■ INSTRUCTIONS TO FOLLOW
Set down the listing below verbatim, but only from its first line through the line containing "SHIFT_X = -(FRONT_X + REAR_X) / 2".

■ RECORDS FOR PROCESSING
---

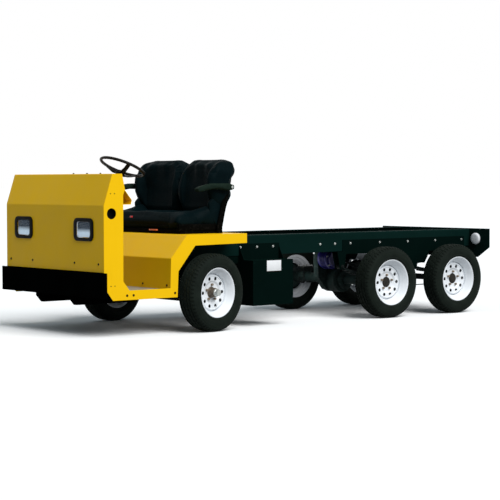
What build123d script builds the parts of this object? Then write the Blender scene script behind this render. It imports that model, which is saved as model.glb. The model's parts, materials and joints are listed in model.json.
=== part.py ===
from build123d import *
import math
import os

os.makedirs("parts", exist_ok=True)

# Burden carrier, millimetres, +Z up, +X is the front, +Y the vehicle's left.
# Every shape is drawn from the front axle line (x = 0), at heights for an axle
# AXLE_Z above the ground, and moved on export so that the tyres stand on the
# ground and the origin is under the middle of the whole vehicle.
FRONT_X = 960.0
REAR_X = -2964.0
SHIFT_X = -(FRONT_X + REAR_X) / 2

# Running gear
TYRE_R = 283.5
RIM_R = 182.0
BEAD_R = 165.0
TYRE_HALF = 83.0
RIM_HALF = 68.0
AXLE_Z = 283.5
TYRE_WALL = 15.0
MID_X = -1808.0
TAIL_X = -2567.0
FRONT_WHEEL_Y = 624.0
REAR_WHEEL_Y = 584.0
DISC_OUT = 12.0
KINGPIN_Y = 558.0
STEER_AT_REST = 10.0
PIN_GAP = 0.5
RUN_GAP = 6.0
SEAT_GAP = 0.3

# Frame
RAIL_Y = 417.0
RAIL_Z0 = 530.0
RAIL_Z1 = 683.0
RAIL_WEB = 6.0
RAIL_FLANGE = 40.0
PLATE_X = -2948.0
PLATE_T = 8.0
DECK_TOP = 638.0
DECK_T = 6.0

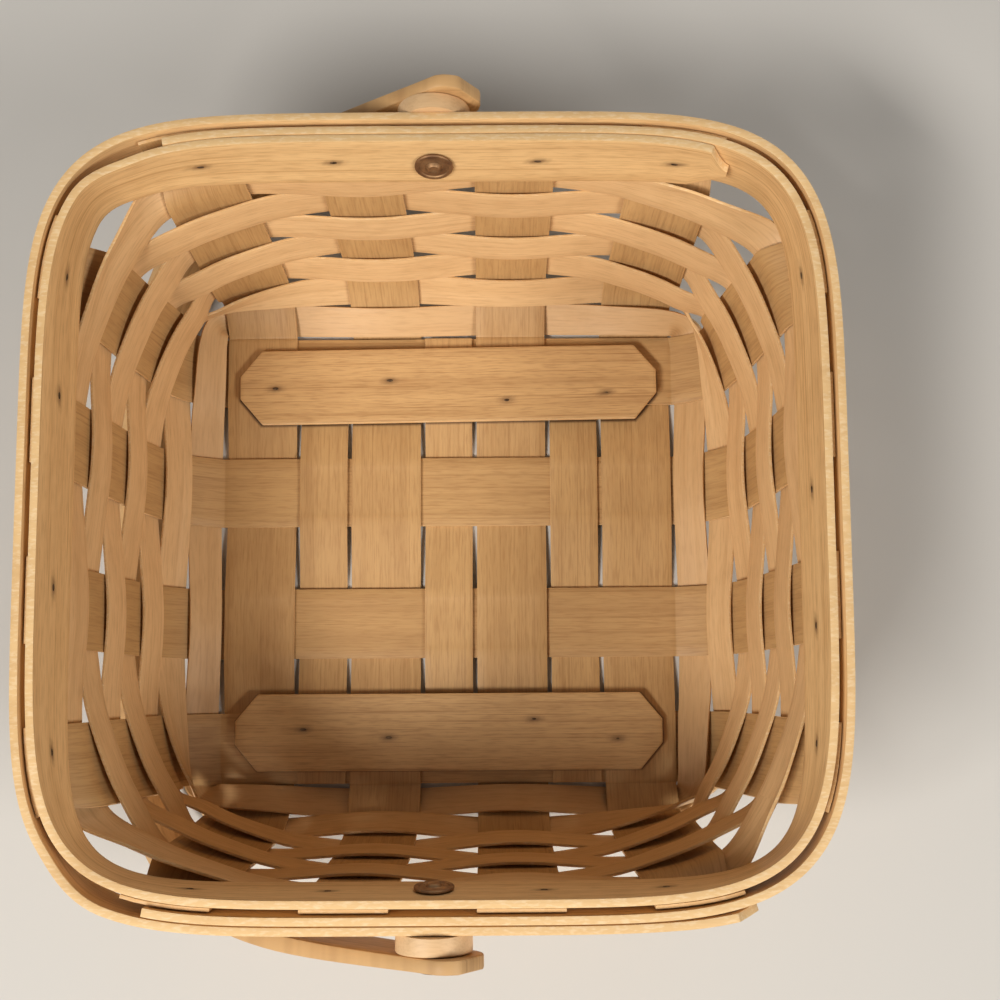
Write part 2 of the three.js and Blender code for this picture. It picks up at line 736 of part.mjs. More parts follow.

---

■ THE COMPLETED TASK
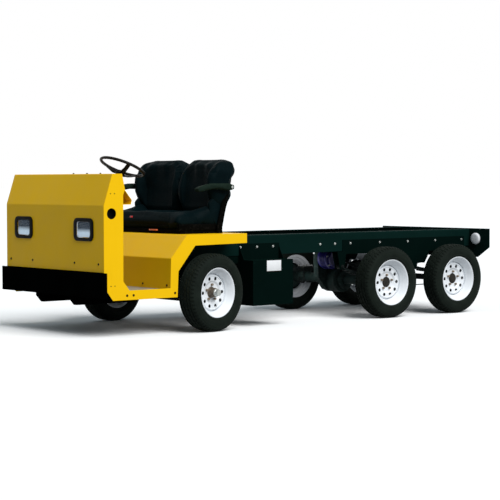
What build123d script builds the parts of this object? Then write the Blender scene script behind this render. It imports that model, which is saved as model.glb. The model's parts, materials and joints are listed in model.json.
=== part.py ===
from build123d import *
import math
import os

os.makedirs("parts", exist_ok=True)

# Burden carrier, millimetres, +Z up, +X is the front, +Y the vehicle's left.
# Every shape is drawn from the front axle line (x = 0), at heights for an axle
# AXLE_Z above the ground, and moved on export so that the tyres stand on the
# ground and the origin is under the middle of the whole vehicle.
FRONT_X = 960.0
REAR_X = -2964.0
SHIFT_X = -(FRONT_X + REAR_X) / 2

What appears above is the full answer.